Ces difficultés étaient telles, en effet, que le télégramme précité du 20 février n’était parvenu à Paris que le 1er mars, et que la réponse du gouvernement, où l’on indiquait que la déposition de Ranavalo semblait encore prématurée, à moins de chefs d’inculpation très précis, partie de Paris le 2 mars, ne joignit que le 19 le général Gallieni, c’est-à-dire près d’un mois après les événemens accomplis[1].

  1. A la fin de mars arriva à Paris le rapport de quinzaine du général Gallieni, en date du 26 février, qui expliquait mieux les circonstances auxquelles il avait obéi. Il s’exprimait ainsi :
    « Comme je vous l’ai déjà dit, cette attitude se manifeste surtout chez les castes nobles, élèves des missions britanniques, et même au palais, où, malgré ses protestations de fidélité, la reine Ranavalo semble consentir difficilement au rôle nouveau qui lui est imposé. Les chefs des bandes insurgées qui luttent toujours contre nous, ainsi que les représentans des familles andrianes (nobles) affectent de n’agir qu’au nom de la reine, tandis que les anciens esclaves et la plus grande partie de la bourgeoisie, sur lesquels il est de bonne politique de nous appuyer, ne se rallieront complètement à nous que lorsque aura disparu ce dernier vestige de l’ancienne domination hova. Quelques individus même de ces castes ont exprimé à nos commandans de cercle et à moi-même leur appréhension à ce sujet et leur désir de voir annuler le pouvoir de l’ancienne famille royale. Malgré tout, j’aurais persisté à conserver Ranavalo comme souveraine de l’Emyrne. Mais, je vois qu’elle ne peut se soumettre encore à sa nouvelle situation, et en vue de nouveaux troubles à prévoir pour le printemps, je vais me décider à la déposer, afin d’en finir avec cette situation, qui ne saurait durer plus longtemps sans gêner considérablement notre œuvre de pacification.

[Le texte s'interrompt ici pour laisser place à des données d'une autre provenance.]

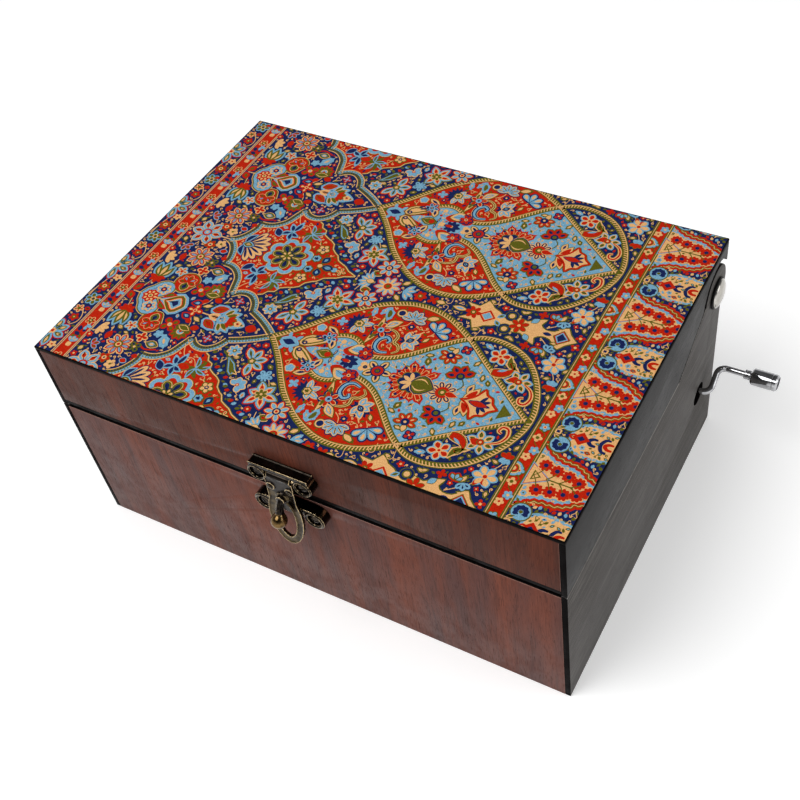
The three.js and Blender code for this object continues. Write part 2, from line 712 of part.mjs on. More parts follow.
// The worm's thread: a trapezium carried round a right-handed helix and closed at both ends.
function threadGeometry() {
  const { stepsPerTurn, wormTurns, backlash, pressureAngle, wormPitchRadius } = wormDrive;
  const core = wormRootRadius * wormDrive.threadFootShare;
  const halfAtPitch = wormCircularPitch / 4 - backlash / 4;
  const halfAt = (radius) => halfAtPitch - (radius - wormPitchRadius) * Math.tan(pressureAngle);
  const section = [[-halfAt(core), core], [-halfAt(wormTipRadius), wormTipRadius],
    [halfAt(wormTipRadius), wormTipRadius], [halfAt(core), core]];
  const count = stepsPerTurn * (wormTurns - 1);
  const start = -((wormTurns - 1) * wormCircularPitch) / 2;
  const positions = [];
  const index = [];
  for (let i = 0; i <= count; i += 1) {
    const turn = i / stepsPerTurn;
    const angle = 2 * Math.PI * turn - Math.PI * (wormTurns - 1);
    for (const [along, radius] of section) {
      const x = start + turn * wormCircularPitch + along;
      positions.push(x, -radius * Math.sin(angle), radius * Math.cos(angle));
    }
  }
  const n = section.length;
  for (let i = 0; i < count; i += 1) {
    for (let j = 0; j < n; j += 1) {
      const a = i * n + j;
      const b = i * n + ((j + 1) % n);
      index.push(a, a + n, b, b, a + n, b + n);
    }
  }
  const last = count * n;
  index.push(0, 1, 2, 0, 2, 3, last, last + 2, last + 1, last, last + 3, last + 2);
  const geometry = new THREE.BufferGeometry();
  geometry.setAttribute('position', new THREE.Float32BufferAttribute(positions, 3));
  geometry.setIndex(index);
  return geometry;
}

// The gear's teeth lean by the worm's lead angle, so the outline turns a little across the face.
function gearSolid() {
  const { teeth, backlash, pressureAngle, gearFace, wormPitchRadius } = wormDrive;
  const root = gearPitchRadius - wormDrive.module - wormDrive.tipClearance;
  const halfAtPitch = wormCircularPitch / 4 - backlash / 4;
  const halfAt = (radius) => halfAtPitch - (radius - gearPitchRadius) * Math.tan(pressureAngle);
  const points = [];
  for (let tooth = 0; tooth < teeth; tooth += 1) {
    const centre = -Math.PI / 2 + ((tooth + 0.5) * 2 * Math.PI) / teeth;
    for (const [radius, side] of [[root, -1], [gearTipRadius, -1], [gearTipRadius, 1], [root, 1]]) {
      const angle = centre + (side * halfAt(radius)) / radius;
      points.push(new THREE.Vector2(radius * Math.cos(angle), radius * Math.sin(angle)));
    }
  }
  const rim = towardsFront(new THREE.Shape(points), gearFace / 2, gearFace);
  const lean = wormCircularPitch / (2 * Math.PI * wormPitchRadius) / gearPitchRadius;
  const at = rim.attributes.position;
  for (let i = 0; i < at.count; i += 1) {
    const cos = Math.cos(-lean * at.getY(i));
    const sin = Math.sin(-lean * at.getY(i));
    const x = at.getX(i);
    const z = at.getZ(i);
    at.setXYZ(i, x * cos - z * sin, at.getY(i), x * sin + z * cos);
  }
  const hub = turnedY(rod(0, gearFace / 2 + wormDrive.gearHubLength, wormDrive.gearHubRadius), 0, 0);
  const bore = turnedY(rod(-gearFace - cutOverrun, gearFace + wormDrive.gearHubLength + cutOverrun,
    tune.arborRadius + clearance), 0, 0, 16);
  return cut(join(rim, hub), bore);
}

// Bearings of the crank shaft stand beside the worm, and bearings of the arbor beside gear and cylinder.
const wormHalf = wormLength / 2 + wormDrive.hubLength;
const lugX = [-1, 1].map((side) => drumX + side * (wormHalf + 2 * clearance + bedplate.bearing / 2));
const backPostY = crankY + wormDrive.gearFace / 2 + wormDrive.gearHubLength + bedplate.postGap
  + bedplate.bearing / 2;
const frontPostY = drumFront - bedplate.postGap - bedplate.bearing / 2;
const shaftEnd = lugX[0] - bedplate.bearing / 2 - clearance - bedplate.collarLength - bedplate.margin / 2;
const combTip = drumX - tune.drumRadius - tune.combGap;
const combEnd = combTip - tune.combLength;
const combTop = drumZ + tune.combThickness / 2;
const combBottom = drumZ - tune.combThickness / 2;
const combScrewX = combEnd + tune.combBase / 2;
const combScrewY = [drumFront + tune.screwInset, drumBack - tune.screwInset];
const plateLeft = combEnd - bedplate.margin;
const plateRight = lugX[1] + bedplate.bearing / 2 + bedplate.margin;
const plateFront = frontPostY - bedplate.bearing / 2 - bedplate.margin;
const plateBack = backPostY + bedplate.bearing / 2 + bedplate.margin / 2;
const cornerScrews = [
  [plateLeft + 2 * bedplate.margin, plateFront + 2 * bedplate.margin],
  [plateLeft + 2 * bedplate.margin, plateBack - 2 * bedplate.margin],
  [plateRight - 2 * bedplate.margin, plateFront + 2 * bedplate.margin],
];

// A screw seen from above: a hole along Z, and the screw itself set head up.
const holeDown = ([x, y], top, depth) =>
  turnedZ(rod(top - depth, top + cutOverrun, movementScrew.shankRadius + clearance), x, y, 12);

function buildMovementFrame() {
  const group = new THREE.Group();
  const blockTop = bedBottom;
  const wood = solidOf(block(
    [plateLeft - inside.blockMargin, plateRight + inside.blockMargin],
    [plateFront - inside.blockMargin, plateBack + inside.blockMargin], [caseSize.board, blockTop]));
  const cornerDepth = bedplate.thickness + movementScrew.grip + clearance;
  const cornerHoles = cornerScrews.map((at) => holeDown(at, bedTop, cornerDepth));
  addPiece(group, 'mounting_block', cut(wood, ...cornerHoles), finishes.rawBoard);

  const plate = block([plateLeft, plateRight], [plateFront, plateBack], [bedBottom, bedTop]);
  const seat = block([plateLeft, combEnd + tune.combBase], [drumFront, drumBack],
    [bedBottom, combBottom]);
  const posts = [frontPostY, backPostY].flatMap((y) => [
    block([drumX - bedplate.postWidth / 2, drumX + bedplate.postWidth / 2],
      [y - bedplate.bearing / 2, y + bedplate.bearing / 2], [bedBottom, drumZ]),
    turnedY(rod(y - bedplate.bearing / 2, y + bedplate.bearing / 2, bedplate.postCrown), drumX, drumZ),
  ]);
  const lugs = lugX.flatMap((x) => [
    block([x - bedplate.bearing / 2, x + bedplate.bearing / 2],
      [crankY - bedplate.lugWidth / 2, crankY + bedplate.lugWidth / 2], [bedBottom, crank.height]),
    turnedX(rod(x - bedplate.bearing / 2, x + bedplate.bearing / 2, bedplate.lugCrown),
      crankY, crank.height),
  ]);
  const arborHole = turnedY(rod(plateFront, plateBack, tune.arborRadius + clearance), drumX, drumZ, 16);
  const shaftHole = turnedX(rod(plateLeft, plateRight, crank.wireRadius + clearance),
    crankY, crank.height, 16);
  const combDepth = combTop - combBottom + movementScrew.grip + clearance;
  const casting = cut(join(plate, seat, ...posts, ...lugs), arborHole, shaftHole,
    ...cornerHoles, ...combScrewY.map((y) => holeDown([combScrewX, y], combTop, combDepth)));
  addPiece(group, 'bedplate', casting, finishes.castZinc);

  // The comb: graduated slots part its teeth, deepest at the low notes.
  const combPlate = solidOf(block([combEnd, combTip], [drumFront, drumBack], [combBottom, combTop]));
  const slots = Array.from({ length: tune.tracks + 1 }, (_, i) => {
    const y = drumFront + tune.endMargin + i * tune.trackPitch;
    const longSlot = tune.combLength - tune.combBase;
    const depth = tune.shortSlot + (longSlot - tune.shortSlot) * (1 - i / tune.tracks);
    return block([combTip - depth, combTip + cutOverrun], [y - tune.toothGap / 2, y + tune.toothGap / 2],
      [combBottom - cutOverrun, combTop + cutOverrun]);
  });
  const combHoles = combScrewY.map((y) => holeDown([combScrewX, y], combTop, combDepth));
  addPiece(group, 'comb', cut(combPlate, ...slots, ...combHoles), finishes.steel);

  const clampTop = combTop + tune.clampThickness;
  const clamp = solidOf(block([combScrewX - tune.clampWidth / 2, combScrewX + tune.clampWidth / 2],
    [drumFront, drumBack], [combTop, clampTop]));
  const clampHoles = combScrewY.map((y) => holeDown([combScrewX, y], clampTop, combDepth));
  addPiece(group, 'comb_clamp', cut(clamp, ...clampHoles), finishes.brass);

  const headUp = (name, x, y, seatZ, length) => {
    const screw = addPiece(group, name, slottedScrew(movementScrew, length), finishes.steel);
    screw.position.set(x, y, seatZ);
    screw.rotation.x = -Math.PI / 2;
  };
  combScrewY.forEach((y, i) =>
    headUp(`comb_screw_${i + 1}`, combScrewX, y, clampTop, tune.clampThickness + movementScrew.grip));
  cornerScrews.forEach(([x, y], i) =>
    headUp(`bedplate_screw_${i + 1}`, x, y, bedTop, bedplate.thickness + movementScrew.grip));
  return group;
}

function buildCrank() {
  const group = new THREE.Group();
  const armX = right + crank.armReach;
  const knobStart = right + crank.knobReach;
  const knobEnd = knobStart + crank.knobLength;
  const wireEnd = knobEnd - crank.headRecess + clearance;
  const direction = [Math.cos(crank.restAngle), Math.sin(crank.restAngle)];
  const wirePath = new CrankPath(shaftEnd, armX, wireEnd, direction);
  const wire = new THREE.ExtrudeGeometry(circleShape(0, 0, crank.wireRadius),
    { steps: crank.steps, extrudePath: wirePath, curveSegments: crank.sides / 2 });
  const knobY = crank.throw * direction[0];
  const knobZ = crank.throw * direction[1];
  const upsetHead = turnedX(rod(wireEnd, wireEnd + crank.headHeight, crank.headRadius),
    knobY, knobZ, 16);
  const headNeck = turnedX(rod(wireEnd - clearance, wireEnd + clearance, crank.wireRadius),
    knobY, knobZ, 12);
  group.position.set(0, crankY, crank.height);
  addPiece(group, 'crank_wire', join(wire, headNeck, upsetHead), finishes.steel);

  const bore = crank.wireRadius + clearance;
  const ferruleEnd = knobStart - clearance;
  addPiece(group, 'crank_ferrule',
    turnedX(tube(ferruleEnd - crank.ferruleLength, ferruleEnd, bore, crank.ferruleRadius),
      knobY, knobZ, 20),
    finishes.chrome);

  const recessFloor = knobEnd - crank.headRecess;
  const recessRadius = crank.headRadius + clearance;
  const c = crank.knobChamfer;
  const knobProfile = [
    [knobStart, bore], [knobStart, crank.knobRadius - c], [knobStart + c, crank.knobRadius],
    [knobEnd - c, crank.knobRadius], [knobEnd, crank.knobRadius - c], [knobEnd, recessRadius],
    [recessFloor, recessRadius], [recessFloor, bore], [knobStart, bore],
  ];
  addPiece(group, 'crank_knob', turnedX(knobProfile, knobY, knobZ, 32), finishes.chrome);

  const worm = join(threadGeometry(),
    turnedX(rod(-wormHalf, wormHalf, wormRootRadius), 0, 0, wormDrive.stepsPerTurn));
  const wormBore = turnedX(rod(-wormHalf - cutOverrun, wormHalf + cutOverrun, bore),
    0, 0, wormDrive.stepsPerTurn);
  const wormPiece = addPiece(group, 'drive_worm', cut(worm, wormBore), finishes.brass);
  wormPiece.position.x = drumX;

  const collarEnd = lugX[0] - bedplate.bearing / 2 - clearance;
  addPiece(group, 'shaft_collar',
    turnedX(tube(collarEnd - bedplate.collarLength, collarEnd, bore, bedplate.collarRadius), 0, 0, 20),
    finishes.brass);
  return group;
}

function buildCylinder() {
  const group = new THREE.Group();
  group.position.set(drumX, 0, drumZ);
  const arborFront = frontPostY - bedplate.bearing / 2 - bedplate.margin;
  const arborBack = backPostY + bedplate.bearing / 2 + clearance;
  addPiece(group, 'cylinder_arbor', turnedY(rod(arborFront, arborBack, tune.arborRadius), 0, 0, 16),
    finishes.steel);

  const bore = tune.arborRadius + clearance;
  const barrel = solidOf(turnedY(tube(drumFront, drumBack, bore, tune.drumRadius), 0, 0, 40));
  const pins = [];
  for (let track = 0; track < tune.tracks; track += 1) {
    for (let k = 0; k < tune.pinsPerTrack; k += 1) {
      const station = (track * tune.trackStride + k * tune.noteStride) % tune.pinStations;
      const y = drumFront + tune.endMargin + (track + 1 / 2) * tune.trackPitch;
      const pin = block([-tune.pinWidth / 2, tune.pinWidth / 2],
        [y - tune.pinWidth / 2, y + tune.pinWidth / 2],
        [tune.drumRadius - cutOverrun, tune.drumRadius + tune.pinHeight]);
      pins.push(pin.rotateY((2 * Math.PI * station) / tune.pinStations));
    }
  }
  addPiece(group, 'cylinder_drum', pins.map(solidOf).reduce((a, b) => a.add(b), barrel), finishes.brass);

  const gear = addPiece(group, 'cylinder_gear', gearSolid(), finishes.brass);
  gear.position.y = crankY;

  const clipBack = frontPostY - bedplate.bearing / 2 - clearance;
  addPiece(group, 'arbor_clip',
    turnedY(tube(clipBack - bedplate.clipThickness, clipBack, bore, bedplate.clipRadius), 0, 0, 20),
    finishes.steel);
  return group;
}

const musicBox = new THREE.Group();
musicBox.add(buildBody(), buildLid(), buildLatch(), buildMovementFrame(), buildCrank(), buildCylinder());

export default musicBox;
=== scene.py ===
"""Looks of the wooden music box with a printed lid, a cast hasp latch and a bent wire crank.

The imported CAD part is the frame. Lengths are in millimetres and become metres where a mesh is made. +X is
the crank side, -Y the latch side and +Z goes up through the printed lid.
"""

from __future__ import annotations

import json
import logging
import math
import random
from contextlib import contextmanager
from dataclasses import dataclass, field
from enum import Enum
from typing import Callable, Iterator, Sequence

import bmesh
import bpy
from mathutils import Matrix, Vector


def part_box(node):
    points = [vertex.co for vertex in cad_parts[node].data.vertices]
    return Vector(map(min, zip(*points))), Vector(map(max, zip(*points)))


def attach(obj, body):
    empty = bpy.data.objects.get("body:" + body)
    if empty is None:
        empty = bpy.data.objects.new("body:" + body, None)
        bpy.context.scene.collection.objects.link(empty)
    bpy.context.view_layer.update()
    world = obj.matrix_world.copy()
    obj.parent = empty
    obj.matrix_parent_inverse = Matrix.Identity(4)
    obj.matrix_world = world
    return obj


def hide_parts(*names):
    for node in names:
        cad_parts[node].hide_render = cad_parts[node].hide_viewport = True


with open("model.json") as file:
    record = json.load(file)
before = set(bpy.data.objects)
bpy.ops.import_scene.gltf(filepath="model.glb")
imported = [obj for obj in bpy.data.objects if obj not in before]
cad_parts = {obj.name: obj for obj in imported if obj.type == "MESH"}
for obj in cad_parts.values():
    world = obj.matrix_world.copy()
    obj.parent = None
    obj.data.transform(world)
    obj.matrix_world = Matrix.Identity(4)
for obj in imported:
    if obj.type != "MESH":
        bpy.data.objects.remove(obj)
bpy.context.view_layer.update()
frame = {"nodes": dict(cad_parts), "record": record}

MM = 0.001
MERGE = 0.002
SMOOTH_ANGLE = 35
LOG = logging.getLogger("music_box")
Point = tuple[float, float]
Place = tuple[float, float, float]
Path = Sequence[Point]
Colour = tuple[float, float, float]
Obj = bpy.types.Object
Node = bpy.types.Node
Socket = bpy.types.NodeSocket
Test = Callable[[Vector, Vector], bool]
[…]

    Dans une lettre privée de même date au directeur des affaires d’Afrique, le général ajoutait : « Tant que la reine Ranavalo subsistera, personne, parmi les Malgaches, ne croira encore au nouvel état de choses. Au premier Incident grave, on se soulèvera encore en son nom. De plus, malgré mes avertissemens le Palais est toujours un foyer d’intrigues. Les Malgaches, aussi bien les Hovas que les autres peuplades de l’Ile, ne peuvent comprendre cette juxtaposition de nos deux intérêts.